La zonazione sismogenetica utilizzata, espressamente elaborata per le finalità previste, è basata su un’analisi cinematica degli elementi geologici, cenozoici e quaternari, che assume un ruolo primario nella ricerca delle relazioni tra le strutture litosferiche profonde, quelle crostali e quelle attive in superficie. Il confronto tra il modello geodinamico prodotto e la sismicità osservata ha permesso di definire un modello cinematico evolutivo della penisola italiana e di suddividere il territorio nazionale in 80 zone sismogenetiche.
Secondo tale modello la fascia appenninica umbro-marchigiana è suddivisa in diverse zone, le più attive delle quali risultano la 45, la 46 e la 47 (fig. 2). Queste zone costituiscono la parte assiale della catena che è caratterizzata principalmente da faglie attive normali ed oblique con direzione da NO-SE a N-S la cui attività è evidenziata dalla dislocazione di depositi e forme di età riferibili al Pleistocene Superiore – Olocene.
Il catalogo storico adottato riguarda 2.488 eventi degli ultimi 1000 anni con intensità epicentrale maggiore o uguale al V-VI grado MCS e con magnitudo maggiore o uguale a 4. Per garantire l’indipendenza degli eventi alla base dell’ipotesi di stazionarietà, implicita nel metodo utilizzato (Cornell) il più diffuso a livello internazionale per calcoli di pericolosità e mappe di zonazione a scala regionale e maggiormente compatibile con lo stato delle conoscenze del quadro sismotettonico e del potenziale sismogenetico del territorio italiano , sono stati rimossi gli “aftershock“ e i “foreshock“ all’interno di una finestra spazio-temporale di 30Km e +/- 90 giorni. Fra il catalogo e le zone sismogenetiche vi è una relazione geografica , per cui ciascun evento , nella quasi totalità dei casi , ricade in una zona sismogenetica.

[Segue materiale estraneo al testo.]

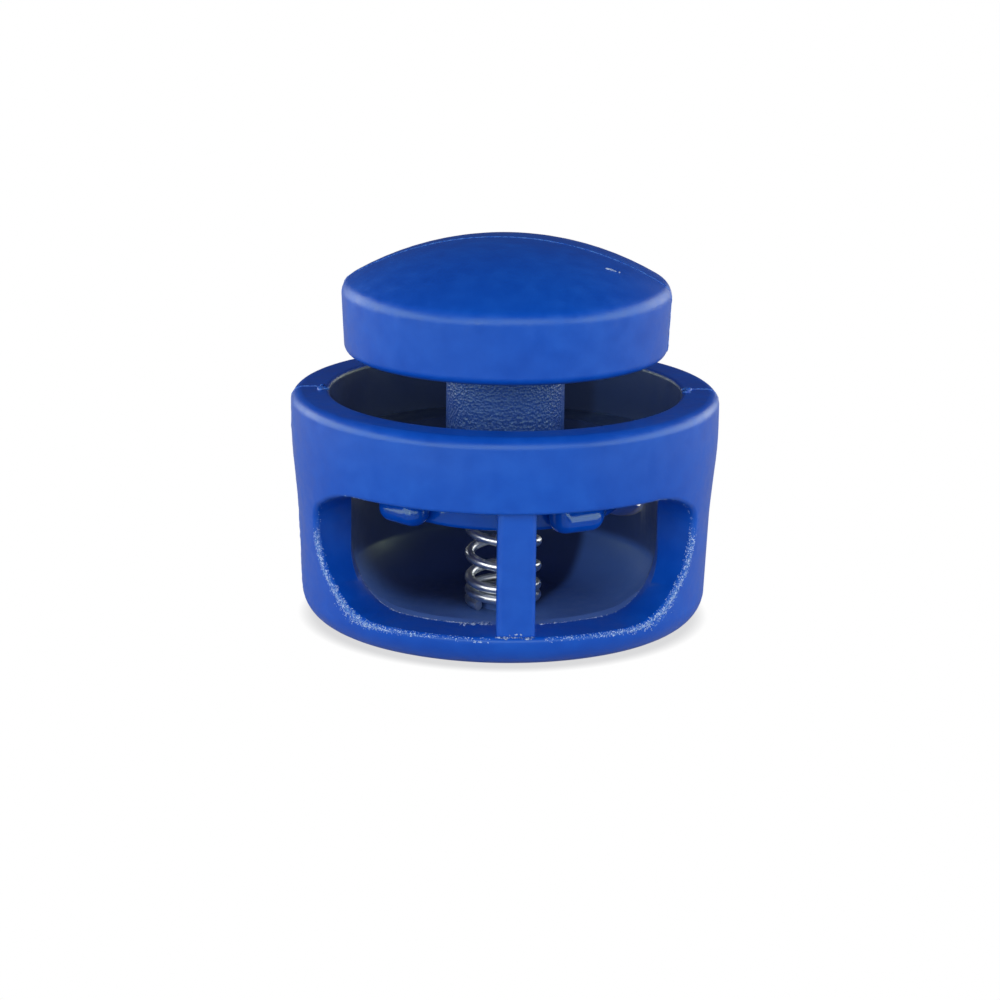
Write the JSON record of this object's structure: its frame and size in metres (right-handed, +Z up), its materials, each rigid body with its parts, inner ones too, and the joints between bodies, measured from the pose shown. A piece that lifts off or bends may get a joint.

I risultati degli approfondimenti svolti dal Servizio Sismico Nazionale e dal Gruppo Nazionale Difesa Terremoti con la suddetta metodologia operativa e gli stessi dati di base, seppur con differenti criteri di elaborazione opportunamente confrontati peraltro attraverso un’accurata analisi di sensibilità finalizzata ad evidenziare la influenza sui risultati finali delle diverse scelte compiute ed a selezionare quelle più appropriate alla realizzazione delle nuove mappe previste hanno quindi consentito la formazione, nel recente periodo, di un quadro di riferimento della pericolosità sismica del territorio nazionale riferita sia ai valori di PGA (massima accelerazione attesa al suolo) che alla intensità macrosismica (scala MCS) certamente più aggiornati rispetto al passato.
La carta di pericolosità sismica riferita alla intensità macrosismica (scala MCS) (fig. 3) consente più facili riferimenti ai possibili effetti sul territorio di scosse sismiche della intensità ipotizzata, bisognosi tuttavia di aggiornamento in relazione al tempo trascorso dalla istituzione della scala MCS in quanto la evoluzione dei sistemi costruttivi influisce direttamente sulla vulnerabilità dei complessi edilizi.
L’altro elaborato invece, riferito ai valori di PGA, (fig. 4) per essere interpretato, richiede invece la conoscenza dello stato di vulnerabilità delle costruzioni sottoposte alle sollecitazioni prodotte dalle scosse sismiche in termini di accelerazione di picco al suolo, spesso mancante nonostante gli obblighi previsti dalle disposizioni ormai da tempo vigenti sul territorio regionale, precedentemente citate.